The sheriff didn’t see the big smile that lit his older brother’s face. The Cheyenne were known for their Contraries. They were the fiercest warriors, men who chose the difficult task of living their lives backwards, doing the opposite of what they were asked, always fighting alone on the flanks of battle and taking the biggest risks. Being a Contrary was an awesome responsibility and a tremendous honor. Mad Dog was delighted with his little brother’s comment, regardless of how he’d meant it.

“Vision quest,” the sheriff muttered as he reached over to punch John Stewart’s
Phoenix Concerts
back into stereophonic life. He put the truck in gear and headed down the street toward the Benteen County Courthouse.

***

 

A magnificent sunrise was followed, shortly, by the arrival of a goodly portion of the citizens of greater Buffalo Springs. Parking was haphazard around the town square, there being no marked spaces. Some folks preferred parallel, others pulled in straight, but most favored an angle related to the direction from which they’d arrived or in which they intended to depart.

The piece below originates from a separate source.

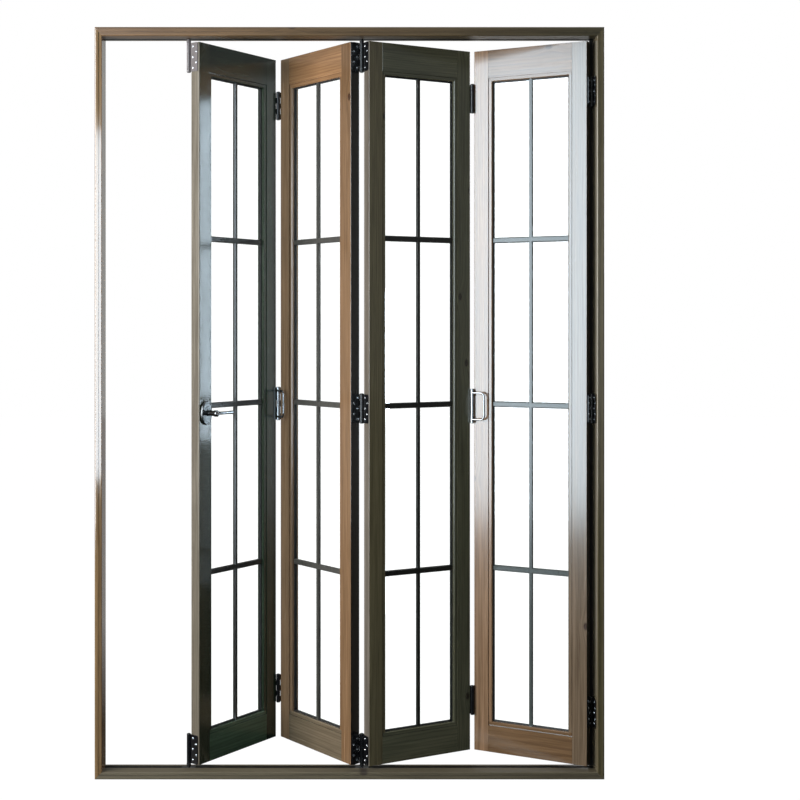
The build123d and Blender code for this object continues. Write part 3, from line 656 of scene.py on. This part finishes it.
def soft_lamp(name, place, aim, size, power, tint=WHITE):
    """A rectangular soft lamp at place, facing aim, that only lights and reflects."""
    lamp = bpy.data.lights.new(name, "AREA")
    lamp.shape = "RECTANGLE"
    lamp.size, lamp.size_y = size
    lamp.energy = power
    lamp.color = linear(tint)[:3]
    made = bpy.data.objects.new(name, lamp)
    bpy.context.scene.collection.objects.link(made)
    made.location = place
    back = np.array(place) - np.array(aim)
    made.rotation_mode = "QUATERNION"
    made.rotation_quaternion = Vector(back).to_track_quat("Z", "Y")
    made.visible_camera = False
    made.visible_transmission = False
    return made


soft_lamp("left_lamp", (-2.7, -1.30, 1.50), (0.1, 0.1, 1.15), (1.1, 2.3), 125)
soft_lamp("sheen_lamp", (-1.954, -2.525, 1.57), (0.546, 0.035, 1.30), (1.0, 2.75), 84, "#dff2ff")
for name, height, length, power in (("fold_lamp", 1.49, 1.12, 1.7), ("low_lamp", 0.69, 0.48, 0.045)):
    strip = soft_lamp(name, (0.10, 0.096, height), (-0.42, 0.015, height - 0.02), (0.06, length), power,
                      "#def0ff")
    # Leaf 1 mirrors the strips through the glass of leaf 2.
    strip.visible_transmission = True
soft_lamp("jamb_lamp", (-1.44, -4.2, 1.43), (-0.73, 0.0, 1.37), (0.34, 2.1), 24, "#e8f4ff")
soft_lamp("right_jamb_lamp", (1.26, -4.2, 1.22), (0.73, 0.0, 1.20), (0.34, 1.92), 5.0)
soft_lamp("back_lamp", (2.4, 4.0, 2.6), (0.1, 0.0, 1.2), (2.0, 2.0), 50)
soft_lamp("top_lamp", (0.2, -0.6, 4.4), (0.1, 0.0, 0.8), (2.4, 1.2), 20)

# The camera looks square at the frame, with its optical centre off the middle of the picture.
camera = bpy.data.cameras.new("camera")
camera.sensor_width = SENSOR
camera.lens = FOCAL_PIXELS / IMAGE_SIZE * SENSOR
camera.shift_x = (IMAGE_SIZE / 2 - OPTICAL_CENTRE[0]) / IMAGE_SIZE
camera.shift_y = (OPTICAL_CENTRE[1] - IMAGE_SIZE / 2) / IMAGE_SIZE
viewer = bpy.data.objects.new("camera", camera)
bpy.context.scene.collection.objects.link(viewer)
viewer.location = CAMERA_PLACE
viewer.rotation_euler = (math.pi / 2, 0, 0)
bpy.context.scene.camera = viewer
bpy.context.scene.view_settings.view_transform = "Standard"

The area in front of the Buffalo Springs Non-Denominational Community Church, and, across the street, bordering the Veteran’s Memorial Park in which Mad Dog was conducting his first annual summer vision quest, drew a heavy crowd—thanks to Mad Dog, one heavier than usual. At the opposite end of the square, the immediate vicinity of Bertha’s Diner drew a slightly larger multitude, evidence that feeding the soul ranked behind feeding the body in Benteen County.

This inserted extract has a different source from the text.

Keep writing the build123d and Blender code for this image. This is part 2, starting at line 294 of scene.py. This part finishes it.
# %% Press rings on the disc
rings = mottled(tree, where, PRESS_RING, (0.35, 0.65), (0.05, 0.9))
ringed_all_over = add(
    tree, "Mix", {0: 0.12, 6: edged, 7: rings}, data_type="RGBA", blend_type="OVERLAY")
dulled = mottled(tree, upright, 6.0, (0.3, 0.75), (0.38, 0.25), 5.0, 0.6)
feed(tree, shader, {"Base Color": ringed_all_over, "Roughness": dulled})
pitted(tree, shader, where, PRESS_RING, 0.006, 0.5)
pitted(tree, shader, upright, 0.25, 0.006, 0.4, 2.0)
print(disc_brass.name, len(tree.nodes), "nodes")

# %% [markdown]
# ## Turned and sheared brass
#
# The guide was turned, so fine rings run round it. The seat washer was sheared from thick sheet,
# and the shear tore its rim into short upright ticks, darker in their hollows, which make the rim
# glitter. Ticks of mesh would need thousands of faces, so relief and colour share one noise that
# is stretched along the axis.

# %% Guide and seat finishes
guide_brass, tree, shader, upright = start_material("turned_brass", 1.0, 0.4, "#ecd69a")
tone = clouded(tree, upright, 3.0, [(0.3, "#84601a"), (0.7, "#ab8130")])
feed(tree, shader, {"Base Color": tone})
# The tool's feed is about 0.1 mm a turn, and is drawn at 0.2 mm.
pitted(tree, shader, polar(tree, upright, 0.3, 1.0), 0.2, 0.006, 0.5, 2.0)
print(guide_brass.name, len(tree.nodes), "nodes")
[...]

Mad Dog’s modified lotus position behind the cow skull drew the curious, but he maintained his solemn and unresponsive vigil, despite a disconcerting tendency for residents to recognize him in what he had expected would be, if not a disguise, at least major camouflage. He drew a larger crowd than he might have since the Reverend Simms failed to show for services, but, as the sun began to beat the dusty square instead of merely illuminate it and the usual stiff breeze failed to materialize, the Reverend’s contingent headed either for home or Bertha’s. By late morning, Mad Dog was alone with the universal forces from whom he sought enlightenment.

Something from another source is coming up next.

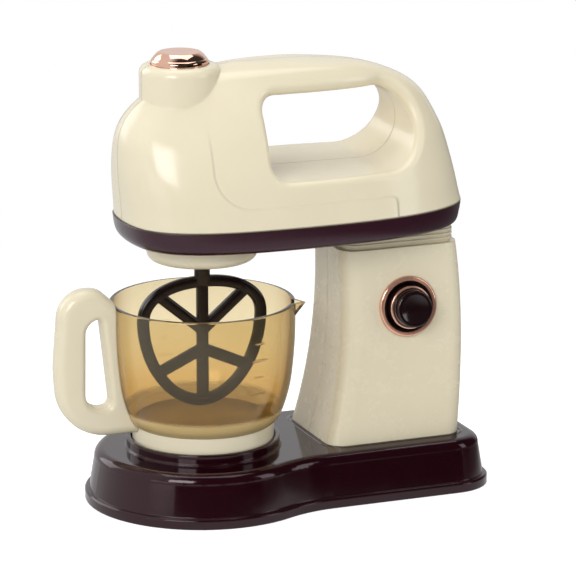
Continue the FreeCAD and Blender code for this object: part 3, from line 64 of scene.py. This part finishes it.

Mad Dog had left his watch in the Saab, feeling that a digital Japanese time piece was out of place with the rest of his costume as well as with the timelessness of his intent. Still, from the shadows, the ever thickening crowds at the diner, and the way he was sweating, he guessed it must be after eleven. It might be a little early for him to expect a vision, especially since he’d cheated a bit on the fasting when he started out that morning, helping himself to a couple of cups of coffee and a pair of cream-filled cupcakes that proved almost as tasteless as they’d looked. Still, relatively fresh calories were being processed by his digestive system so he was surprised when he noticed a blurring of his vision and a humming in his ears. He’d been staring vacantly at the out-of-order Veteran’s Memorial Park restroom. It was a small structure that, in its day, had discriminated against users neither for race, creed, nor even sex, since it contained plumbing to accommodate only one visitor at a time. The door, which should have been padlocked, seemed to be ajar. Just in front of it the air was filled with dancing spots, almost as if someone was about to beam down to the park from the Starship
Enterprise
. All this was accompanied by a faint buzzing in Mad Dog’s ears. He sat there, patiently waiting for the vision to solidify into something recognizable or for the sound to take on meaning. Neither happened. Nothing, in fact happened, except the morning’s coffee worked its way through Mad Dog’s kidneys to his bladder, making concentrating on the impending vision increasingly difficult. This wasn’t something he’d planned for. He’d expected the sun to sweat the coffee out of him—it was certainly sweating something out of him—but the coffee had taken its normal course and expected to exit by the usual route.